At a community meeting held Tuesday night at Fountainhead, the main topic of discussion was a proposed zoning change for 2208 W. Lawrence Ave., where John Steven Livaditis has designs on building a mixed-use residential/commercial complex that would include 21 apartments and three to four small retail spaces.

Livaditis also owns the adjacent property at 2200 W. Lawrence Ave., future home of Roots, and talk strayed to potential tenants that could join the pizza maker at that address.

"This is very speculative right now," Livaditis cautioned. "We're still debating what to do with the second floor of Roots."

A Montessori school is looking at the space but Livaditis said he also might convert the second floor to residential — likely one-bedroom, loft-style apartments.

Lillie's Q has expressed interest in the first-floor space next to Roots, according to Livaditis, but he said he was "worried about smoke odors" if he opts for the residential route upstairs.

"I'm not sure we want barbecue," he said.

A Lillie's Q spokesman responded via email: "Charlie [McKenna, owner] talks to developers all over the city all the time about the expansion of Lillie’s Q and other projects. There is no deal in place for Lincoln Square or any other location right now. Lillie’s Q will expand at the right time and for the right deal."

Livaditis is more certain about plans for 2208 W. Lawrence Ave., currently a vacant lot.

Months of back-and-forth with Ald. Ameya Pawar (47th) has led to a "dramatically trimmed" project, the developer said.

The original proposal called for 28 residential units, which has since been reduced to 21. The number of parking spaces has held steady at 25, which Livaditis said means there will be an abundance of room for cars.

Eighteen of the units will be two-bedroom/two-bathroom and the remainder will be one-bedroom units.
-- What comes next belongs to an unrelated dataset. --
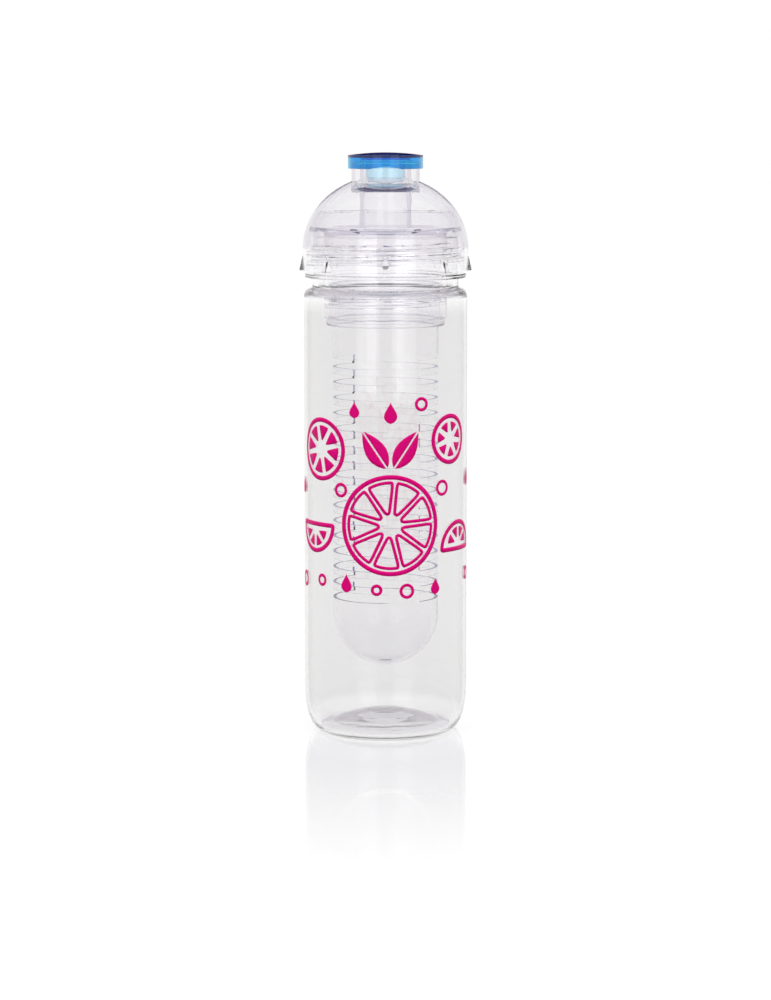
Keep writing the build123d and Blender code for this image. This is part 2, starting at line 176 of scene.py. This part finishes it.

Rents will range from $1,500 per month for one-bedroom apartments to $2,400 per month for the larger two-bedroom units. Finishings will be of a quality that the apartments could eventually be sold as condos, Livaditis said.

Setbacks have been created on the building's east and west sides to create light for neighboring structures, a green roof was incorporated to help manage water runoff, and street-level retail units were added at Pawar's request.

"I'm concerned about being able to rent spaces on Lawrence," Livaditis said. "The alderman insisted on having commercial space on Lawrence."

Pawar's zoning committee has already recommended the project for approval — the zoning change largely lifts height and street setback limitations on the proposed four-story building — and the alderman was inclined to agree given the community's support for the development, according to Ernie Constantino of the 47th Ward office.

"I'm all for it," said John Pappas, one of a handful of neighbors in attendance at the meeting. "There's not much there now. If that's what it takes to bring people to this community, I'm all for it."

Pappas, who runs an American Family Insurance office at Lawrence and Damen avenues, is a lifelong resident, having attended McPherson Elementary as a youngster.

"I can't wait til the neighborhood changes," he said.

Livaditis has roots in Lincoln Square as well, having grown up near St. Demetrios, 2727 N. Winona Ave.

"My dad had his first business in the neighborhood — a beauty shop at Lincoln and Foster," he said.

Pending City Council approval of the zoning change, likely in September, Livaditis expects to break ground in October and have units ready for rental by March 2014.

He'll also begin shopping for retail tenants as soon as he receives the go-ahead from Council.

"We'd love to do something there's demand for," he said.